The Canadian government’s recent move to exclude nuclear power from its first Green Bond Framework, has left many in the national nuclear industry concerned that Prime Minister Justin Trudeau is not ready to commit to nuclear power in the same way as Ontario.

However, while the decision to exclude nuclear power was ‘disappointing’, Canada’s government is still backing the technology, according to Director of New Nuclear and Net Zero Partnerships at the Nuclear Innovation Institute (NII) Chad Richards, citing a CAN$27 million investment in next-generation small modular reactor technology at Westinghouse.

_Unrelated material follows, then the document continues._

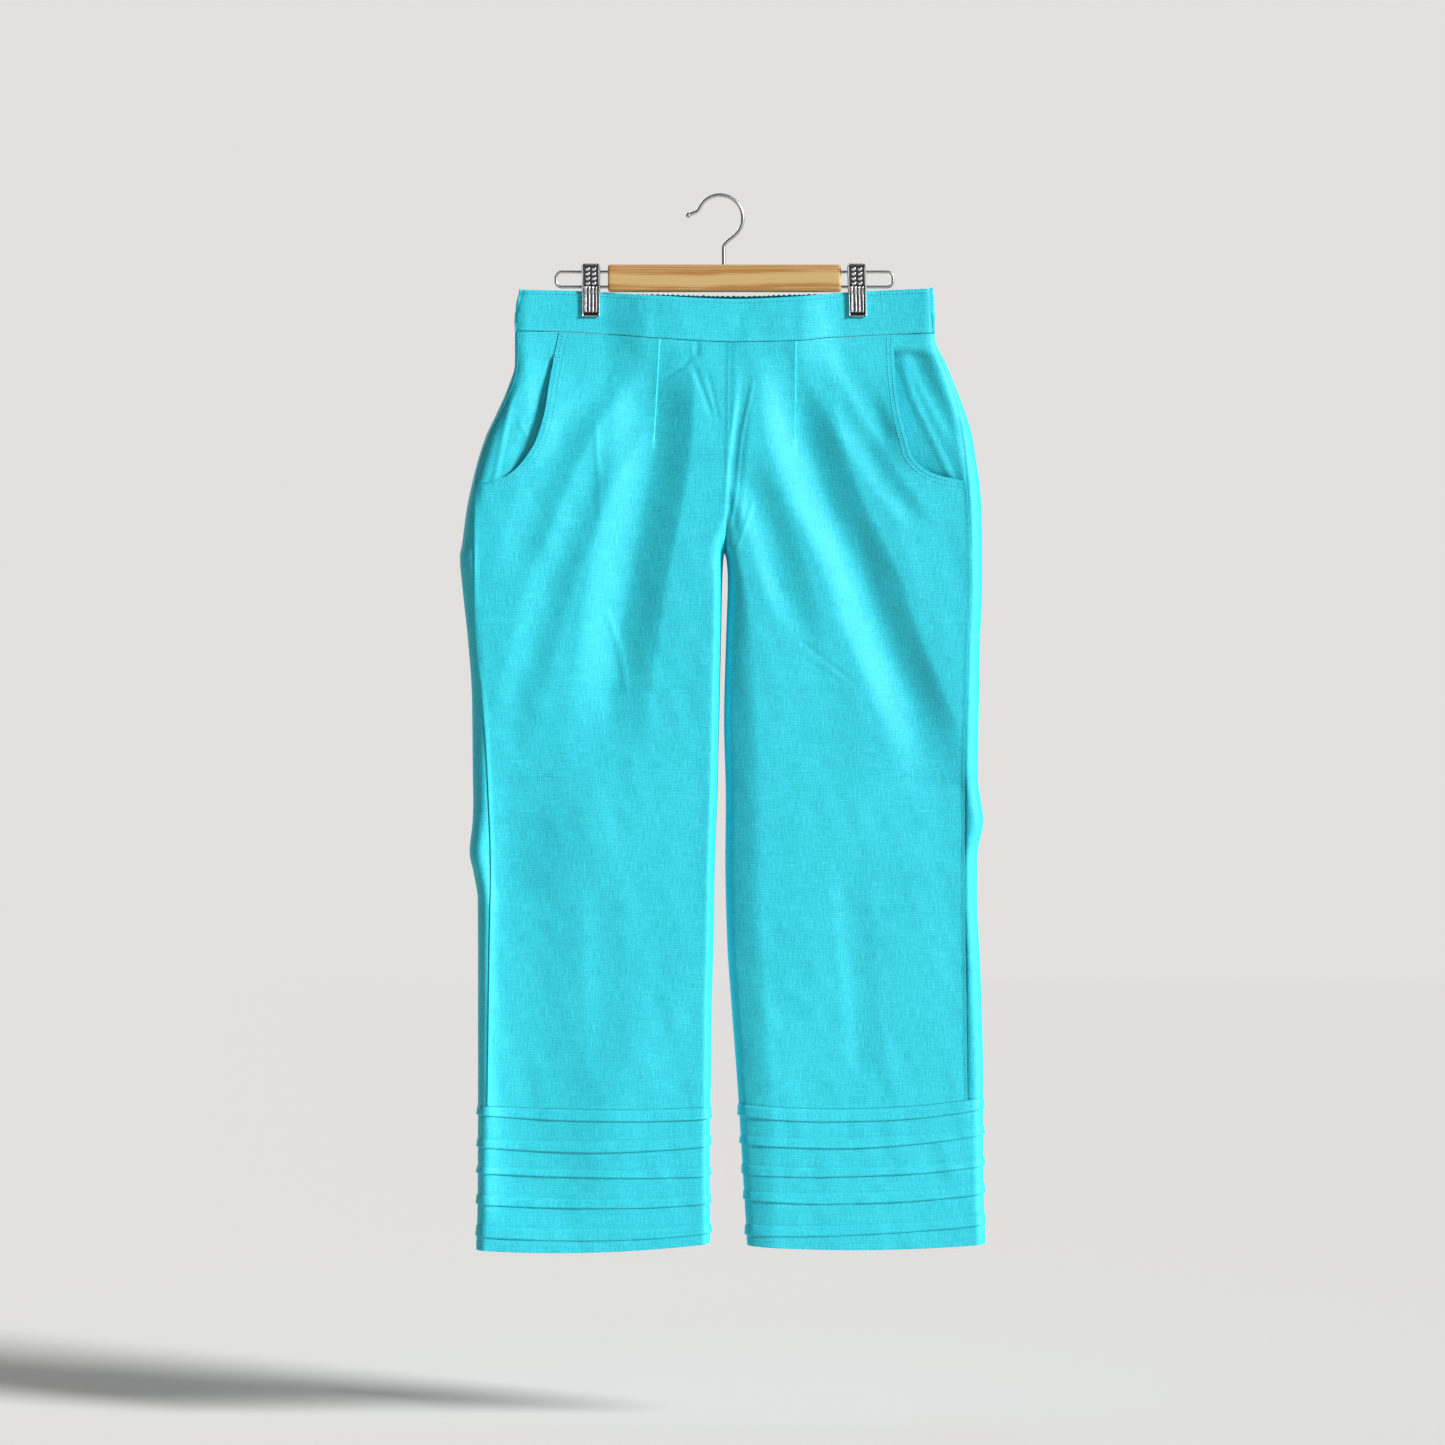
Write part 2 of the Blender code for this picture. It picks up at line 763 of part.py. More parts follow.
def waistband(name, fractions, span, top, rise, collection):
    """Adds a piece of the waistband.

    Args:
        name: the node's name.
        fractions: where the columns are, from 0 to 1 across the piece.
        span: a function of a ring that gives the piece's two ends along it.
        top: the name of the line of the top edge.
        rise: a function of (column, across) that gives how far the cloth stands out.
        collection: where the piece goes.
    """
    outer, inner = [], []
    for down in (0.0, 1.0):
        outs, ins = [], []
        for column, fraction in enumerate(fractions):
            guess = waist_ring(WAISTBAND_ABOUT)
            start, end = span(guess)
            x, _ = guess.place(start + fraction * (end - start))
            high, low = waist_line(top, x), waist_line("seam", x) + SEAM_GAP / 2
            height = high + down * (low - high)
            ring = waist_ring(height)
            start, end = span(ring)
            along = start + fraction * (end - start)
            out = rise(column, x)
            outs.append(moved(ring, along, height, -out))
            ins.append(moved(ring, along, height, BAND_WALL))
        outer.append(outs)
        inner.append(ins)
    return wall(name, outer, inner, "cloth", collection)


def waistband_front(collection):
    """Adds the plain front waistband."""

    def span(ring):
        return WAIST_WRAP + SEAM_GAP / 2, ring.front_length - WAIST_WRAP - SEAM_GAP / 2

    return waistband("waistband_front", spread(BAND_COLUMNS, 0.3), span, "front_top", lambda c, x: 0.0, collection)


def waistband_back(collection):
    """Adds the back waistband with its elastic gathers, which the clips flatten."""

    def span(ring):
        return ring.front_length - WAIST_WRAP + SEAM_GAP / 2, ring.total + WAIST_WRAP - SEAM_GAP / 2

    def rise(column, across):
        uneven = 0.75 + 0.25 * math.sin(1.7 * column)
        wave = 0.5 - 0.5 * math.cos(2 * math.pi * column / COLUMNS_PER_GATHER)
        return GATHER_RISE * uneven * wave * (1 - grip(across, WIRE_LOWER))

    fractions = [i / (GATHERS * COLUMNS_PER_GATHER) for i in range(GATHERS * COLUMNS_PER_GATHER + 1)]
    return waistband("waistband_back", fractions, span, "back_top", rise, collection)


def hem_band(side, collection):
    """Adds a hem band: a tube whose five tucks stand out and overhang."""
    stitches = tuck_lines(side)
    # Each row is a line across the leg, how far below it the row lies, and how far it stands out.
    profile = []
    for number, (stitch, fold) in enumerate(stitches):
        start = -SEAM_GAP / 2 if number == 0 else 0.0
        profile += [
            (stitch, start, 0.0),
            (stitch, -TUCK_SHOULDER, TUCK_RISE * 0.7),
            (fold, TUCK_LIP, TUCK_RISE),
            (fold, 0.0, TUCK_RISE * 0.75),
            (fold, TUCK_UNDERCUT, 0.0),
        ]
    profile.append((HEM[side], 0.0, 0.0))
    inside = [(stitches[0][0], -SEAM_GAP / 2, 0.0), (stitches[2][0], 0.0, 0.0), (HEM[side], 0.0, 0.0)]
    front = spread(HEM_COLUMNS // 2, 0.9)[:-1]

    def line(heights, drop, inwards):
        row = []
        for half in (0, 1):
            for fraction in front:
                ring = leg_ring(side, heights[1] + drop)
                limits = (0.0, ring.front_length) if half == 0 else (ring.front_length, ring.total)
                x, _ = ring.place(limits[0] + fraction * (limits[1] - limits[0]))
                height = across_leg(side, heights, x) + drop
                ring = leg_ring(side, height)
                limits = (0.0, ring.front_length) if half == 0 else (ring.front_length, ring.total)
                row.append(moved(ring, limits[0] + fraction * (limits[1] - limits[0]), height, inwards))
        return row

    outer = [line(heights, drop, -out) for heights, drop, out in profile]
    inner = [line(heights, drop, HEM_WALL) for heights, drop, _ in inside]
    return wall(f"hem_band_{SIDE_NAMES[side]}", outer, inner, "cloth", collection, closed=True)


# Hanger pieces

def wire_curve(name, route, radius, collection, radii=None):
    """Adds a round wire along a route of (across, height), as one closed mesh."""
    curve = bpy.data.curves.new(name, "CURVE")
    curve.dimensions = "3D"
    curve.bevel_depth = radius * MM
    curve.bevel_resolution = 2
    curve.use_fill_caps = True
    spline = curve.splines.new("POLY")
    spline.points.add(len(route) - 1)
    for i, (x, z) in enumerate(route):
        spline.points[i].co = (x * MM, 0, z * MM, 1)
        spline.points[i].radius = radii[i] if radii else 1.0
    curve.materials.append(material_for("wire"))
    thing = bpy.data.objects.new(name, curve)
    collection.objects.link(thing)
    return thing


def arc(centre, radius, start, end, steps):
    """Returns points round an arc, with its angles in degrees."""
    return [
        (
            centre[0] + radius * math.cos(math.radians(start + (end - start) * i / steps)),
            centre[1] + radius * math.sin(math.radians(start + (end - start) * i / steps)),
        )
        for i in range(steps + 1)
    ]


def hanger_hook(collection):
    """Adds the wire hook, with its stem in the bar and a ball at its tip."""
    centre = (0.0, HOOK_WIRE - HOOK_RADIUS)
    bend = arc(centre, HOOK_RADIUS, HOOK_FROM, HOOK_TO, 20)
    neck = [(STEM_AT, STEM_END), (STEM_AT, STEM_TOP), (STEM_AT + 0.9, STEM_TOP + 2.4), (STEM_AT + 4, STEM_TOP + 6)]
    last = Vector(bend[-1])
    tip = Vector(HOOK_TIP)
    flare = [(last.lerp(tip, 0.35) + Vector((0.6, -0.7)))[:]]
    direction = (tip - Vector(flare[0])).normalized()
    ball, radii = [], []
    for turn in range(0, 181, 20):
        angle = math.radians(turn)
        bulge = HOOK_BALL * math.sin(angle) / HOOK_WIRE
        if turn < 90 and bulge < 1:
            continue
        ball.append((tip - direction * HOOK_BALL * math.cos(angle))[:])
        radii.append(max(bulge, 0.25))
    route = neck + bend + flare + ball
    return wire_curve("hanger_hook", route, HOOK_WIRE, collection, [1.0] * (len(route) - len(ball)) + radii)


def clip_wire(side, collection):
    """Adds a U of wire that both ends of the bar hold, on which a clip slides."""
    end = (BAR_LEFT if side == LEFT else BAR_RIGHT) - side * WIRE_IN_BAR
    corner = WIRE_REACH[side] - side * WIRE_CORNER
    top = arc((corner, WIRE_UPPER - WIRE_CORNER), WIRE_CORNER, 90, 90 - 90 * side, 6)
    bottom = arc((corner, WIRE_LOWER + WIRE_CORNER), WIRE_CORNER, 90 - 90 * side, 90 - 180 * side, 6)
    route = [(end, WIRE_UPPER)] + top + bottom + [(end, WIRE_LOWER)]
    return wire_curve(f"clip_wire_{SIDE_NAMES[side]}", route, WIRE, collection)


def hole_cutter(name, radius, start, end, collection):
    """Adds a round cutter between two points."""
    start, end = Vector(start), Vector(end)
    mesh = bpy.data.meshes.new(name)
    shape = bmesh.new()
    length = (end - start).length * MM
    bmesh.ops.create_cone(
        shape, cap_ends=True, segments=14, radius1=radius * MM, radius2=radius * MM, depth=length
    )
    shape.to_mesh(mesh)
    shape.free()
    thing = bpy.data.objects.new(name, mesh)
    thing.location = (start + end) / 2 * MM
    thing.rotation_mode = "QUATERNION"
    thing.rotation_quaternion = (end - start).to_track_quat("Z", "Y")
    thing.hide_render = True
    thing.display_type = "WIRE"
    collection.objects.link(thing)
    return thing


def hanger_bar(collection, cutters):
    """Adds the wood bar, rounded, with bored holes for the wires and the hook."""
    low = (BAR_LEFT, -BAR_THICK / 2, BAR_BOTTOM)
    high = (BAR_RIGHT, BAR_THICK / 2, BAR_TOP)
    corners = [(x, y, z) for x in (low[0], high[0]) for y in (low[1], high[1]) for z in (low[2], high[2])]
    faces = [(0, 1, 3, 2), (4, 6, 7, 5), (0, 4, 5, 1), (2, 3, 7, 6), (0, 2, 6, 4), (1, 5, 7, 3)]
    bar = add_mesh("hanger_bar", corners, faces, "wood", collection)
    rounding = bar.modifiers.new("rounding", "BEVEL")
    rounding.width = BAR_ROUND * MM
    rounding.segments = 3
    holes = [
        (f"{SIDE_NAMES[side]}_hole_{level}", WIRE,
         (end - side * (WIRE_IN_BAR + 1), 0, height), (end + side * 5, 0, height))
        for side, end in ((LEFT, BAR_LEFT), (RIGHT, BAR_RIGHT))
        for level, height in (("upper", WIRE_UPPER), ("lower", WIRE_LOWER))
    ]
    holes.append(("stem_hole", HOOK_WIRE, (STEM_AT, 0, STEM_END - 1), (STEM_AT, 0, BAR_TOP + 5)))
    for name, radius, start, end in holes:
        cut = bar.modifiers.new(name, "BOOLEAN")
        cut.solver = "EXACT"
        cut.object = hole_cutter(name, radius + HOLE_CLEARANCE, start, end, cutters)
    return bar


def clip_plate(name, side, facing, collection):
    """Adds a clip's plate: sheet metal with a raised rim down each side. facing is -1 in front and 1 behind."""
    half, edge = CLIP_WIDTH / 2, CLIP_WIDTH / 2 - CLIP_RIM_WIDTH
    points = []
    for row in CLIP_PLATE:
        face, rim = row.stands + CLIP_METAL, row.stands + CLIP_METAL + row.rim
        section = [
            (-half, row.stands), (half, row.stands), (half, rim), (edge, rim),
            (edge, face), (-edge, face), (-edge, rim), (-half, rim),
        ]
        points += [(CLIP_AT[side] + x, facing * y, row.height) for x, y in section]
    across = 8
    faces = grid_faces(len(CLIP_PLATE), across, 0, True)
    faces.append(tuple(range(across)))
    faces.append(tuple(range(len(points) - across, len(points))))
    return add_mesh(name, points, faces, "chrome", collection)


def clip_sleeve(side, collection):
    """Adds the sleeve on the lower wire that a clip's plates rock on."""
    sides, points = 16, []
    rings = [
        (-SLEEVE_WIDTH / 2, SLEEVE_OUTER), (SLEEVE_WIDTH / 2, SLEEVE_OUTER),
        (SLEEVE_WIDTH / 2, WIRE + HOLE_CLEARANCE), (-SLEEVE_WIDTH / 2, WIRE + HOLE_CLEARANCE),
    ]
    for x, radius in rings + rings[:1]:
        for i in range(sides):
            angle = 2 * math.pi * i / sides
            points.append(
                (CLIP_AT[side] + x, radius * math.cos(angle), WIRE_LOWER + radius * math.sin(angle))
            )
    count = len(rings) * sides
    faces = [tuple(i % count for i in face) for face in grid_faces(len(rings) + 1, sides, 0, True)]
    return add_mesh(f"clip_sleeve_{SIDE_NAMES[side]}", points[:count], faces, "chrome", collection)


def clip(side, collection):
    """Adds a clip: two plates on a sleeve."""
    name = SIDE_NAMES[side]
    clip_plate(f"clip_front_plate_{name}", side, -1, collection)
    clip_plate(f"clip_back_plate_{name}", side, 1, collection)
    clip_sleeve(side, collection)


def new_collection(name, hidden=False):
    """Returns a new collection, linked to the scene."""
    collection = bpy.data.collections.new(name)
    collection.hide_render = hidden
    bpy.context.scene.collection.children.link(collection)
    return collection


def main():
    """Builds the whole part."""
    for thing in list(bpy.data.objects):
        bpy.data.objects.remove(thing, do_unlink=True)
    collection = new_collection(COLLECTION)
    cutters = new_collection("cutters", hidden=True)
    waistband_front(collection)
    waistband_back(collection)
    for side in (LEFT, RIGHT):
        front_leg(side, collection)
        back_leg(side, collection)
        pocket_facing(side, collection)
        hem_band(side, collection)
        clip_wire(side, collection)
        clip(side, collection)
    hanger_bar(collection, cutters)
    hanger_hook(collection)


main()
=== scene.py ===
"""The look of a pair of elasticated ankle trousers that hang from a clip hanger.

The cloth is one surface, worked out in level sections in millimetres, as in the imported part: an outline, a
depth and tables of creases give each section, and a piece is a thin shell between two seams of it. Left and
right are as seen from the front, which faces -Y.
"""

import logging
import math
from dataclasses import dataclass, field
from enum import Enum
from typing import Callable, NamedTuple, Sequence

import bmesh
import bpy
import numpy as np
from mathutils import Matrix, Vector


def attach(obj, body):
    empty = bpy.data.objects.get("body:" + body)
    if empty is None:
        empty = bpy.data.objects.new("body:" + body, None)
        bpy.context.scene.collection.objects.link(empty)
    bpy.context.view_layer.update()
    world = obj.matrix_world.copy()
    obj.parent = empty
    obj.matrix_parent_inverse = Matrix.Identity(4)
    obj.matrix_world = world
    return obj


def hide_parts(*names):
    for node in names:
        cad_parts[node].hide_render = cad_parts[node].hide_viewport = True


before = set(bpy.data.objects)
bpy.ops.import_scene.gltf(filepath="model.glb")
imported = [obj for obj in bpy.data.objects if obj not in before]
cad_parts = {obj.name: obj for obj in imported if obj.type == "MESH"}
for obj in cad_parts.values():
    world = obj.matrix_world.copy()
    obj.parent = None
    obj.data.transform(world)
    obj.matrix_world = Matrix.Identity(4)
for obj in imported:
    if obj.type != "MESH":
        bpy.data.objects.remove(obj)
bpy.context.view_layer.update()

MM = 0.001
BODY = "root"
log = logging.getLogger("trousers")

Grid = np.ndarray


class Side(Enum):
    """A side of the trousers, as seen from the front."""

    LEFT = -1
    RIGHT = 1

    @property
    def word(self) -> str:
        """The side's name in pieces and tables."""
        return self.name.lower()


class Slot(Enum):
    """The record's material slots."""

    CLOTH = "cloth"
    WOOD = "wood"
    WIRE = "wire"
    CHROME = "chrome"


# Sizes of the cloth, in millimetres

CLOTH_WALL = 1.0
BAND_WALL = 1.6
HEM_WALL = 1.2
FACING_WALL = 1.0
SEAM_GAP = 0.3
WAIST_DROP = 0.45
WAIST_WRAP = 4
CROTCH = -348
CROTCH_RISE = 45
INNER_OPENS_OVER = 17
WAIST_SEAM_ABOUT = -138
HEM_BAND_ABOUT = -890
BAND_ABOUT = -115


class Outline(NamedTuple):
    """The outer edge of each leg at a height."""

    height: float
    left: float
    right: float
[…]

“The most recent federal budget dedicated funds specifically for nuclear. The recognition that nuclear is part of the equation is there. What’s needed is more consistency and policy certainty,” says Richards.

“Nuclear’s clean credentials need to be recognized and we must move past pitting one energy generation technology against another. We need more clean electricity to enable a green hydrogen economy. Nuclear provides that.”

From ‘pink’ to ‘green’

The clean hydrogen economy is still in its very early stages and while a great deal of buzz has grown up around the gas and its potential in a net-zero environment, the industry will need to perform orders-of-magnitude changes for it to become a viable source of energy.

One of the first of these challenges will be convincing nuclear nay-sayers that any hydrogen economy will need uninterrupted electricity to compliment intermittent renewables such as wind and solar if the world’s energy system really wishes to wean off fossil fuels.

“People like to describe hydrogen in all different colors but for us, hydrogen from the production of nuclear is as green hydrogen as you’re going to get. We view hydrogen from nuclear as green hydrogen,” says Bruce Power’s Scongack.

Canada envisions hydrogen from non-carbon-emitting sources delivering up to 30% of end-use energy by 2050, according to the “Hydrogen Strategy for Canada”, a strategy the government says is a call to action.

For such a vision to be possible, Canada must be producing around 64,000 tons of hydrogen a day which, if derived from electricity via electrolysis, would need another 1,054 TWh/year of power on top of the around 400 TWh/year currently being fed to the grid, according to a Transition Accelerator white paper out of the University of Calgary.

The increase to meet the hydrogen quota, not including the expected rise in direct-use electricity, could be met by about 120 GW of production capacity running 24 hours a day, seven days a week or, according to the report, by 30 large, Bruce Power nuclear power stations, or 66,000 large (4.8 MW) wind turbines, or 195 large hydro reservoirs the size of British Colombia’s ‘Site C’ (1,100 MW each).

Increased demand for direct-use electricity, meanwhile, is expected to require a further 700 TWh/year in the same time frame meaning, to cover increased demand and feed a hydrogen economy, Canada will need to increase its electricity capacity by a total of around five times, according to “Towards Net-Zero Energy Systems in Canada; A Key Role for Hydrogen.”

While the free market will decide the technologies, co-author of the paper and Energy Systems Architect for the Transition Accelerator, which he helped found, David B. Layzell says he would like to remain “as color blind as much as possible.”

“We should be thinking about variations in supply and demand, how wars can interrupt fuel supply, how to back up the energy needs for our transportation, heating or electricity systems, and how to cope with severe weather events … Those should be baked into our thinking about the new, more sustainable energy systems we must design and build over the next 25-30 years,” says Layzell.

“These are major structural decisions that we need to make very soon, and I think that nuclear is at least a part of that.”